Landscape and archaeology
In this way, the study of change and resilience from the perspectives of landscape and archaeology combine as a topic that studies the cultural relationship with the natural environment. This can be considered in terms of a functional, economic, or political perspective, as well as from a social or symbolic view. In this respect, landscape processes of change and resilience are important to identify because they are representative of a much wider complexity that is associated with inhabitating the landscape. In conventional terms the complexity is usually referred to as a palimpsest. And in the same way as attempting to disentangle earlier traces of writing from contemporary ones on a velum, or in examining an oblique photograph to tease out the archaeological site, the landscape can be "read'.
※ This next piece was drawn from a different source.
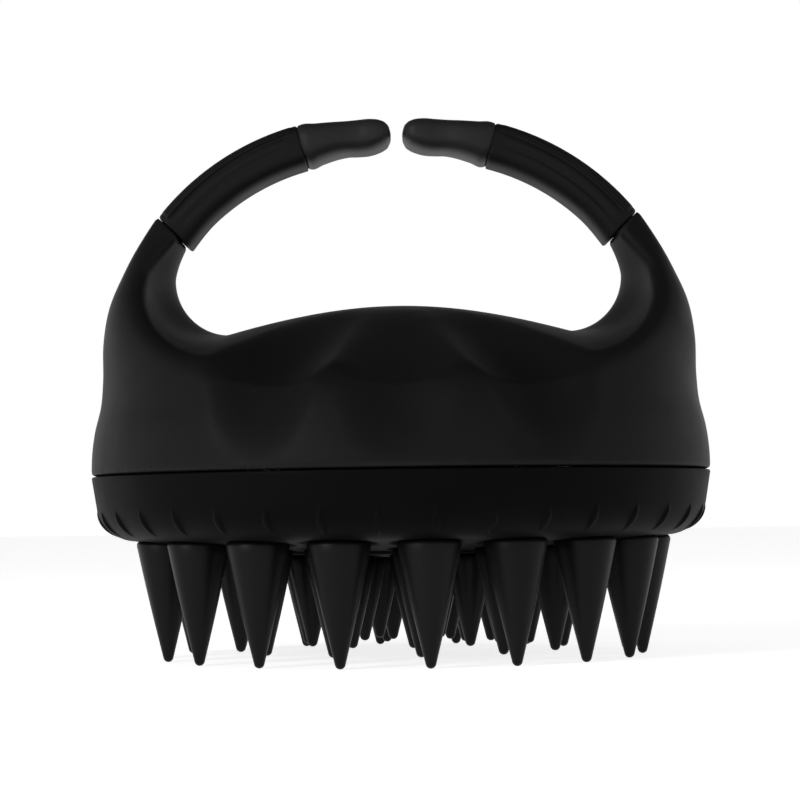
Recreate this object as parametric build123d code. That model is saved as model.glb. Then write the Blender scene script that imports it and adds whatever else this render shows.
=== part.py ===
from build123d import *
import math
import os

os.makedirs("parts", exist_ok=True)

# Scalp massager brush. X runs across the two arms, -Y is the front, +Z is up.
# The origin is on the centre line, level with the tips of the outer ring of teeth.
# All sizes are in millimetres.

# ---- round base ----
BASE_R = 48.0            # outer radius at the seam between shell and pad
SEAM_Z = 28.35           # height of the flat seam
SEAM_GAP = 0.15          # parting line under the shell
FIT_GAP = 0.15           # general clearance between pieces that nest
CUT_OVER = 1.0           # how far a cutting solid runs past the face that it opens

# ---- bristle pad ----
PAD_TURN = 6.0           # how far the pad, its teeth and screws are turned from the shell's front
PAD_WALL_FOOT_R = 47.2   # radius where the side wall meets the rounded corner
PAD_WALL_FOOT_Z = 23.2
PAD_CORNER_MID_R = 45.6
PAD_CORNER_MID_Z = 20.2
PAD_CORNER_END_R = 41.5
PAD_CORNER_END_Z = 18.3
PAD_CENTRE_Z = 15.3      # lowest point of the domed underside
PAD_DISC_R = 20.3        # raised disc that carries the two inner rings
PAD_DISC_STEP = 0.5
PAD_FLOOR_Z = 21.0       # inside of the pad's skin
PAD_LIP_R = 41.0         # inner radius of the lip that hooks over the carrier
RIB_COUNT = 36
RIB_WIDTH = 1.2
RIB_HEIGHT = 0.5
RIB_SINK = 0.5           # depth of the rib's two ends inside the pad

# ---- teeth, from the rim inwards ----
# count, ring radius, tip height, direction of the first tooth on the pad in degrees
TOOTH_RINGS = (
    (18, 37.1, 0.0, -90.0),
    (12, 25.25, 0.98, -90.0),
    (10, 15.2, 1.85, -90.0),
    (4, 6.95, 2.55, -64.0),
)
TOOTH_TIP_R = 0.77
TOOTH_SLOPE = 0.2275     # growth of the radius per millimetre of height
TOOTH_SHOULDER = 0.7     # rounding where the tooth meets the pad
TOOTH_POCKET_GAP = 0.2
TOOTH_SEAT_GAP = 0.05    # height of the gap above a tooth's shoulder
STEM_R = 2.0
STEM_BARB_R = 2.45
STEM_BARB_H = 1.0
STEM_BARB_DRAFT = 0.3    # how much slimmer than the stem the barb ends
STEM_GAP = 0.12

# ---- carrier plate and its screws ----
CARRIER_R = 43.2
CARRIER_Z = 21.15
CARRIER_T = 2.8
SCREW_RING_R = 30.6
SCREW_COUNT = 4
SCREW_FIRST = 45.0       # direction of the first screw on the pad in degrees
SCREW_R = 1.5
SCREW_LENGTH = 12.0
SCREW_HEAD_R = 2.7
SCREW_HEAD_H = 1.5
SCREW_RECESS_R = 0.9     # driver recess in the head
SCREW_RECESS_H = 0.75

# ---- shell ----
# height, half width, half depth and squareness of each level of the outer skin
SHELL_LEVELS = (
    (28.35, 48.0, 48.0, 2.0),
    (31.5, 47.9, 47.8, 2.0),
    (35.0, 47.4, 47.0, 2.05),
    (39.0, 46.4, 45.6, 2.1),
    (43.0, 46.0, 43.2, 2.2),
    (48.5, 45.8, 37.5, 2.5),
    (54.0, 44.8, 28.5, 3.0),
    (59.0, 42.8, 18.5, 3.8),
    (64.0, 40.3, 11.0, 5.0),
    (69.0, 37.1, 7.8, 6.0),
    (73.0, 34.0, 7.4, 6.0),
)
LEVEL_POINTS = 32
# height, half width and half depth of each level of the hollow inside
CAVITY_LEVELS = (
    (27.0, 45.3, 45.3),
    (33.0, 44.3, 43.6),
    (38.0, 41.5, 38.0),
    (43.0, 36.0, 27.0),
    (47.0, 28.0, 13.0),
)
BOSS_R = 4.2
BOSS_TOP_Z = 44.0
BOSS_HOLE_GAP = 0.02     # clearance of the screw in its boss

# ---- hand opening ----
HUMP_Z = 54.5            # top of the palm rest, on the centre line
CREASE_Z = 42.3          # front edge of the palm rest
CREASE_Y = 43.5
SADDLE_POWER = 1.6       # how late the palm rest starts to fall towards the front
CORNER_X = 26.2          # centre of the opening's lower corners
CORNER_Z = 58.9
CORNER_R = 8.7
CORNER_GROW = 8.3        # growth of the corner radius out to the crease
CORNER_SPREAD = 2.4      # further sideways shift of the corners off the centre plane
CORNER_SPREAD_Y = 8.0
OPENING_TOP_X = 30.6
OPENING_TOP_Z = 68.0
OPENING_CEILING_Z = 80.0
OPENING_STATIONS = (-50.0, -43.5, -32.0, -21.0, -12.0, -6.0, 0.0, 6.0, 12.0, 21.0, 32.0, 43.5, 50.0)

# ---- finger scoops ----
SCOOP_TURNS = (-25.5, 0.0, 25.5)
# depth and height of three points down the middle of a scoop
SCOOP_TOP = (19.0, 51.3)
SCOOP_EDGE = (41.3, 40.3)
SCOOP_FOOT = (47.6, 31.3)
SCOOP_TOP_R = 12.0       # radius of the stretch over the palm rest
SCOOP_WALL_R = 10.0      # radius of the stretch down the wall
SCOOP_REACH = 40.0       # half length of a scoop's cutting cylinder before its start point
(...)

In order to "read' the landscape different image sources are used. Sources other than archaeology can be used to do this, such as historical documents. Sources like these when linked to other sources can be used to identify past activities, say, that refer to the establishment of settlement, or point towards legislations that have documented changes in land-use, say, in relation to improvement and drainage (at least in the historic period). However, these other sources are greatly enhanced by linking them to spatial representations, and in their analysis through tools such as GIS. Thus, GIS and other mappings, allow the event of an activity, like a change in settlement, or the development of a land drainage system, to be related to the material evidence on the ground. Thus, imagery and historical documents when combined with spatial representation become a powerful tool by which to establish the link between the documentation of human work in the long-term and the actualisation of it in the landscape.